| Problem to solve |
Only the lines from the one with "bag_housing();" through the one with "obj.matrix_world = world" are to be restated, word for word, with both of them included.

| Source records |
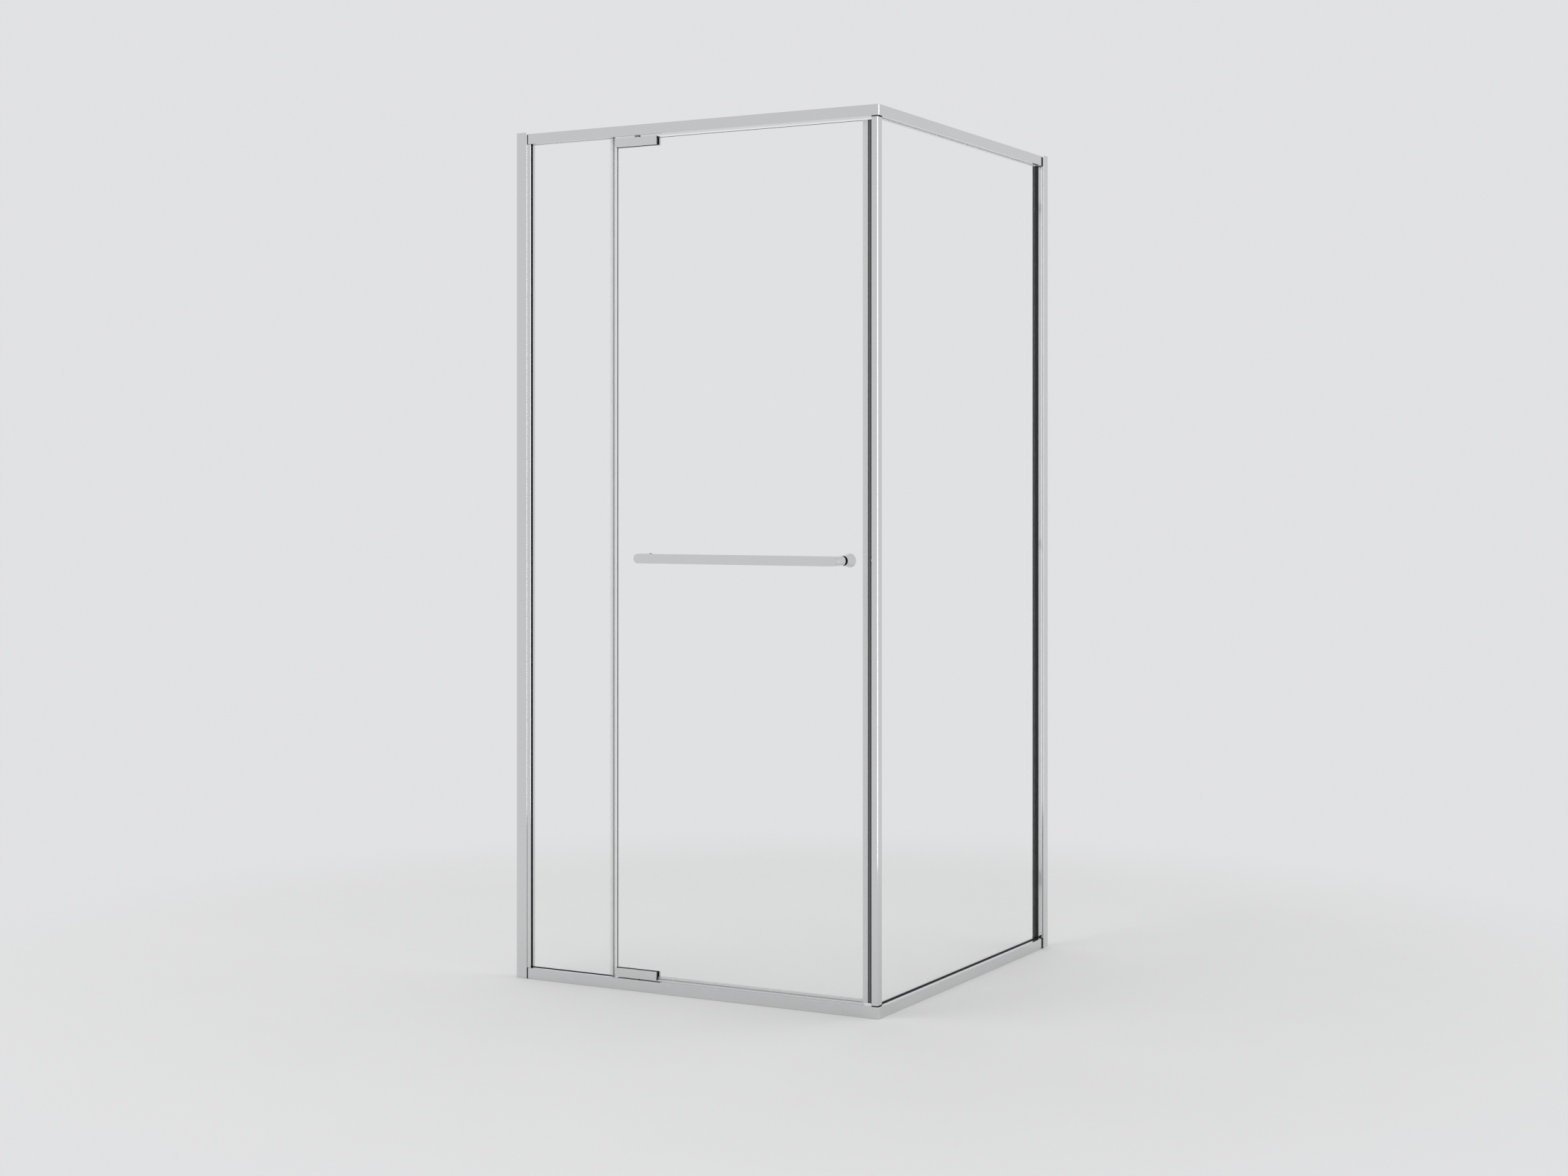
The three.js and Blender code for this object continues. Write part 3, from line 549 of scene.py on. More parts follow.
def cut_across(loop: Loop, depth: float) -> Loop:
    """Adds a point to a loop wherever it crosses a place.

    Args:
        loop: The loop's points.
        depth: The place, as the points' first measure.

    Returns:
        The loop with the added points.
    """
    points: Loop = []
    for (a, b), (c, d) in closed_pairs(loop):
        points.append((a, b))
        if (a - depth) * (c - depth) < 0:
            share = (depth - a) / (c - a)
            points.append((depth, b + share * (d - b)))
    return points


class Board:
    """A node tree with short ways to add nodes and feed their sockets."""

    def __init__(self, tree: NodeTree) -> None:
        """Keeps the tree that the nodes go into."""
        self.tree = tree

    def add(self, kind: str, **settings: object) -> Node:
        """Adds a node.

        Args:
            kind: Its type.
            settings: Its properties.

        Returns:
            The node.
        """
        node = self.tree.nodes.new(kind)
        for name, value in settings.items():
            setattr(node, name, value)
        return node

    def feed(self, socket: NodeSocket, value: object) -> None:
        """Links a socket to an output, or sets it to a constant.

        Args:
            socket: The input.
            value: The output or constant, or None to leave it alone.
        """
        if isinstance(value, NodeSocket):
            self.tree.links.new(value, socket)
        elif value is not None:
            socket.default_value = value

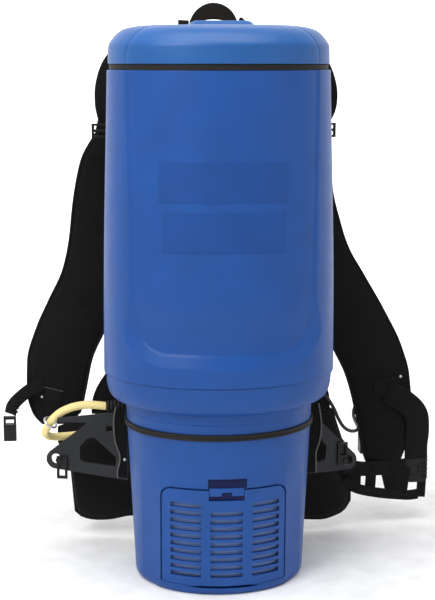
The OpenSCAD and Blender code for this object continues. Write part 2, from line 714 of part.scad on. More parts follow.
module sternum_buckle()
    color(black) translate([-235, 131, 10]) difference() {
        union() {
            translate([-7, -4.5, 106]) cube([14.5, 9, 20]);
            translate([-7, -3, 125]) cube([2.5, 6, 10]);
            translate([5, -3, 125]) cube([2.5, 6, 10]);
            along_x(-7, 0, 133, 2.2, 14.5);
        }
        translate([-4.6, -2.3, 104]) cube([9.7, 4.6, 18]);
    }

bag_housing();
lower_collar();
motor_housing();
base_cover();
retaining_band();
lid();
lid_gasket();
hose_inlet_collar();
inlet_seal();
left_lid_latch();
right_lid_latch();
latch_brackets();
latch_pins();
filter_bag();
bag_collar();
foam_prefilter();
prefilter_grid();
fan_case();
motor_frame();
motor_field();
motor_bearings();
motor_rotor();
impeller();
motor_gasket();
motor_foot();
carbon_brushes();
exhaust_filter();
exhaust_door();
door_latch_tab();
door_hinge_pin();
cord_strain_relief();
power_cord();
cord_plug();
plug_blades();
cord_retainer_strap();
cord_ring();
switch_cable();
cable_gland();
switch_pod();
switch_rocker();
back_plate();
plate_screws();
left_wing();
right_wing();
wing_screws();
back_pad();
hip_pad();
left_shoulder_pad();
right_shoulder_pad();
left_upper_webbing();
right_upper_webbing();
strap_adjusters();
side_straps();
carry_handle();
lower_webbing();
waist_buckle();
sternum_webbing();
sternum_buckle();
left_wing_loop();
right_wing_loop();
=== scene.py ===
"""Backpack vacuum cleaner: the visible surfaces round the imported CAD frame.

Lengths in this file are millimetres unless a name says otherwise. Meshes are scaled to metres
as they are made.
"""

import json
import math

import bmesh
import bpy
import numpy as np
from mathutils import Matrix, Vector
from mathutils.bvhtree import BVHTree


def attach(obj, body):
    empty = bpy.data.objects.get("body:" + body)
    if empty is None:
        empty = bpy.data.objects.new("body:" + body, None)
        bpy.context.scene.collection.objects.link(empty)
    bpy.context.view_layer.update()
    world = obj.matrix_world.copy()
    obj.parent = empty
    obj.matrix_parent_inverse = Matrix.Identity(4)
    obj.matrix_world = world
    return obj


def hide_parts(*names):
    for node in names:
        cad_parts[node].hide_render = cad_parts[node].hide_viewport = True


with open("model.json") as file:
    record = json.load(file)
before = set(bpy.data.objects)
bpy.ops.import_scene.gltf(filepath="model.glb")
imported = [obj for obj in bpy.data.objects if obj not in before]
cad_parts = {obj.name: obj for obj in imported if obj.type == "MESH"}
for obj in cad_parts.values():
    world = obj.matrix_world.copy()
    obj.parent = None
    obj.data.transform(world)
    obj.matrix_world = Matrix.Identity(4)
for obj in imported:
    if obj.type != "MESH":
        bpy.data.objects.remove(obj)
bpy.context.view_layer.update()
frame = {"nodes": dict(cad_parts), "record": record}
MM = 0.001


# ---------------------------------------------------------------- camera, floor and light
def aimed(obj, at):
    direction = Vector(at) - obj.location
    obj.rotation_euler = direction.to_track_quat("-Z", "Y").to_euler()


def make_camera():
    data = bpy.data.cameras.new("camera")
    data.lens, data.sensor_width, data.sensor_fit = 82.5, 36.0, "AUTO"
    cam = bpy.data.objects.new("camera", data)
    cam.location = (-0.11629, -1.44533, 0.551)
    cam.rotation_euler = (math.radians(90 - 9.74), 0, math.radians(-4.542))
    bpy.context.scene.collection.objects.link(cam)
    bpy.context.scene.camera = cam


def area_light(name, place, at, size, watts, colour=(1, 1, 1)):
    data = bpy.data.lights.new(name, "AREA")
    data.shape, data.size, data.size_y = "RECTANGLE", size[0], size[1]
    data.energy, data.color = watts, colour
    light = bpy.data.objects.new(name, data)
    light.location = place
    aimed(light, at)
    bpy.context.scene.collection.objects.link(light)


def coordinate(tree, kind, axis):
    """One axis of a texture coordinate."""
    xyz = tree.nodes.new("ShaderNodeSeparateXYZ")
    tree.links.new(tree.nodes.new("ShaderNodeTexCoord").outputs[kind], xyz.inputs[0])
    return xyz.outputs[axis]


def map_range(tree, source, *span):
    """Map Range node on a socket. span is From Min, From Max, To Min and To Max."""
    node = tree.nodes.new("ShaderNodeMapRange")
    tree.links.new(source, node.inputs["Value"])
    for socket, value in zip(("From Min", "From Max", "To Min", "To Max"), span):
        node.inputs[socket].default_value = value
    return node.outputs["Result"]


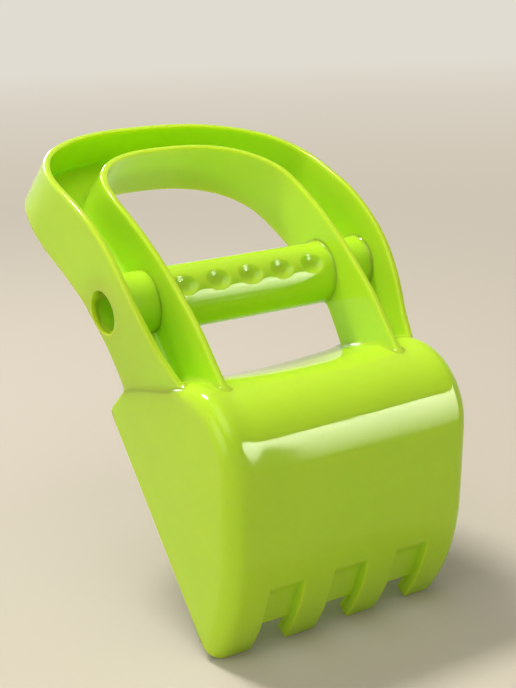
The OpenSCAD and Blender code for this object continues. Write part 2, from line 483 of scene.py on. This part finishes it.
def buildScoop():
    piece = wrapGrid("scoopShell", len(scoopRows), len(columns),
                     lambda row, column: scoopPoint(row, column, 0))
    rowMark = [m.value for m in piece.data.attributes["row"].data]
    columnMark = [m.value for m in piece.data.attributes["column"].data]

    def betweenTeeth(face):
        rows = [rowMark[v] for v in face.vertices]
        places = [columns[columnMark[v]] for v in face.vertices]
        return (all(scoopRows[row][0] == "tooth" or abs(slopeOf(row) - gapSlope) < 0.001 for row in rows)
                and all(place["kind"] == "floor" or place.get("q") == -wallBlend for place in places))

    chooseFaces(piece, betweenTeeth)
    bpy.ops.mesh.delete(type="FACE")
    bpy.ops.mesh.select_mode(type="VERT")
    bpy.ops.mesh.select_all(action="SELECT")
    bpy.ops.mesh.delete_loose(use_verts=True, use_edges=True, use_faces=False)
    bpy.ops.object.mode_set(mode="OBJECT")
    mergePoints(piece)
    addLeftHalf(piece)
    turnOutwards(piece)
    # the wall inwards, and then its inner skin put where the inside of the mould would leave it
    skinPoints = len(piece.data.vertices)
    addModifier(piece, "SOLIDIFY", thickness=scoop["wall"] / 1000, offset=-1, use_rim=True)
    rowMark = piece.data.attributes["row"].data
    columnMark = piece.data.attributes["column"].data
    for point in piece.data.vertices:
        if point.index >= skinPoints:
            x, y, z = scoopPoint(rowMark[point.index].value, columnMark[point.index].value, scoop["wall"])
            outside = piece.data.vertices[point.index - skinPoints].co.x
            point.co = Vector((math.copysign(x, outside) if abs(outside) > 1e-7 else 0, y, z)) / 1000
    # both edges of the rim are rounded
    rimEdges = set()
    for face in piece.data.polygons:
        inside = [v >= skinPoints for v in face.vertices]
        if any(inside) and not all(inside):
            rimEdges.update(key for key in face.edge_keys if (key[0] >= skinPoints) == (key[1] >= skinPoints))
    weight = piece.data.attributes.new("bevel_weight_edge", "FLOAT", "EDGE")
    for edge in piece.data.edges:
        weight.data[edge.index].value = 1.0 if tuple(sorted(edge.vertices)) in rimEdges else 0.0
    addModifier(piece, "BEVEL", width=scoop["rimRadius"] / 1000, segments=3, limit_method="WEIGHT",
                use_clamp_overlap=False)
    turnOutwards(piece)
    return piece


print("scoop")
scoopShell = buildScoop()
handOver(scoopShell, limePolypropylene, "scoop", "tooth_edge")

handle = {
    "halfWidth": 58.5,
    "archHeight": 88.6,
    "outerSpring": 45,
    "depth": 31,
    # the bands' front rims and back edges up the handle: (height above the grip's middle, place along Y)
    "outerNear": [(-50, -19.5), (-40, -19.1), (-30, -19.2), (-15, -21.1), (0, -21.9), (13.8, -20.4),
                  (27, -16.6), (36, -12.3), (46, -7.0), (60, 1.4), (70, 7.5), (80, 14.0), (92, 21.3)],
    "outerFar": [(-30, 21.6), (-24.1, 17.4), (-20.1, 14.9), (-16.1, 12.7), (-12, 11), (-7.7, 9.8), (-3, 9.4),
                 (2, 9.4), (7, 9.6), (10.6, 10.3), (14.2, 11.5), (21, 14.1), (28.2, 17.3), (35.9, 21.2),
                 (43.1, 24.1), (50, 26.2), (60, 29.4), (70, 34.4), (80, 40.4), (92, 47.6)],
    "innerNear": [(-50, -24.8), (-40, -24.8), (-30, -25), (-24, -24.8), (-15, -23.8), (0, -21.4),
                  (13.8, -18.1), (27, -13.7), (36, -10.1), (46, -5.7), (60, 2.1), (71, 8.7)],
    "innerFar": [(-45, 8), (-30, 5.5), (-22, 4.2), (-15, 3.4), (-8, 3.6), (0, 5.2), (13.8, 9.4),
                 (27, 14.8), (46, 24.1), (60, 32.1), (71, 39.3)],
    "bandThickness": 2.3,
    "channelWidth": 15.4,
    "channelDepth": 22,
    "innerSpring": 35,
    "innerSplay": 1.4,
    "archPower": 2.5,
    "bendStart": -12,
    "bendRadius": 115,
    "bendAngle": 31,
    "legSlope": 22,
    "legTurn": 14.6,
    "legRadius": 140,
    "legAngle": 14,
    "rimRadius": 0.55,
    "webFillet": 1.5,
    "footFillet": 1.3,
    "footProud": 0.02,  # past the scoop's side, where a foot's outer face runs out onto it
    "footTuck": 0.15,  # and in under it, below the skin
    "runOutDepth": 7,  # how far behind the band's front rim this is complete
    "boreRadius": 8,
}


# How far the handle bends towards +Y at height z: upright, then an arc, then straight on
def bent(z):
    rise = z - handle["bendStart"]
    arcRise = handle["bendRadius"] * sind(handle["bendAngle"])
    if rise <= 0:
        return 0
    if rise <= arcRise:
        return handle["bendRadius"] - math.sqrt(handle["bendRadius"] ** 2 - rise * rise)
    return (handle["bendRadius"] * (1 - cosd(handle["bendAngle"]))
            + (rise - arcRise) * math.tan(math.radians(handle["bendAngle"])))


# Half the width across the outer band, which curves in towards its feet
def legHalf(y, z, inset):
    along = z * cosd(handle["legSlope"]) - y * sind(handle["legSlope"])
    r = handle["legRadius"] - inset
    centre = (handle["halfWidth"] - handle["legRadius"], handle["legTurn"])
    end = spot(centre, r, -handle["legAngle"])
    if along >= handle["legTurn"]:
        return handle["halfWidth"] - inset
    if along >= end[1]:
        return centre[0] + math.sqrt(r * r - (along - centre[1]) ** 2)
    return end[0] - (end[1] - along) * math.tan(math.radians(handle["legAngle"]))


innerHalf = handle["halfWidth"] - handle["bandThickness"] - handle["channelWidth"]
innerTop = handle["archHeight"] - handle["bandThickness"] - handle["channelWidth"]
archCount = 44
legCount = 40
footLevels = [-1.0, 0.0, 0.1, 0.3, 0.65, 1.3, 2.2]  # how far the foot's rows stand off the scoop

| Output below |
bag_housing();
lower_collar();
motor_housing();
base_cover();
retaining_band();
lid();
lid_gasket();
hose_inlet_collar();
inlet_seal();
left_lid_latch();
right_lid_latch();
latch_brackets();
latch_pins();
filter_bag();
bag_collar();
foam_prefilter();
prefilter_grid();
fan_case();
motor_frame();
motor_field();
motor_bearings();
motor_rotor();
impeller();
motor_gasket();
motor_foot();
carbon_brushes();
exhaust_filter();
exhaust_door();
door_latch_tab();
door_hinge_pin();
cord_strain_relief();
power_cord();
cord_plug();
plug_blades();
cord_retainer_strap();
cord_ring();
switch_cable();
cable_gland();
switch_pod();
switch_rocker();
back_plate();
plate_screws();
left_wing();
right_wing();
wing_screws();
back_pad();
hip_pad();
left_shoulder_pad();
right_shoulder_pad();
left_upper_webbing();
right_upper_webbing();
strap_adjusters();
side_straps();
carry_handle();
lower_webbing();
waist_buckle();
sternum_webbing();
sternum_buckle();
left_wing_loop();
right_wing_loop();
=== scene.py ===
"""Backpack vacuum cleaner: the visible surfaces round the imported CAD frame.

Lengths in this file are millimetres unless a name says otherwise. Meshes are scaled to metres
as they are made.
"""

import json
import math

import bmesh
import bpy
import numpy as np
from mathutils import Matrix, Vector
from mathutils.bvhtree import BVHTree


def attach(obj, body):
    empty = bpy.data.objects.get("body:" + body)
    if empty is None:
        empty = bpy.data.objects.new("body:" + body, None)
        bpy.context.scene.collection.objects.link(empty)
    bpy.context.view_layer.update()
    world = obj.matrix_world.copy()
    obj.parent = empty
    obj.matrix_parent_inverse = Matrix.Identity(4)
    obj.matrix_world = world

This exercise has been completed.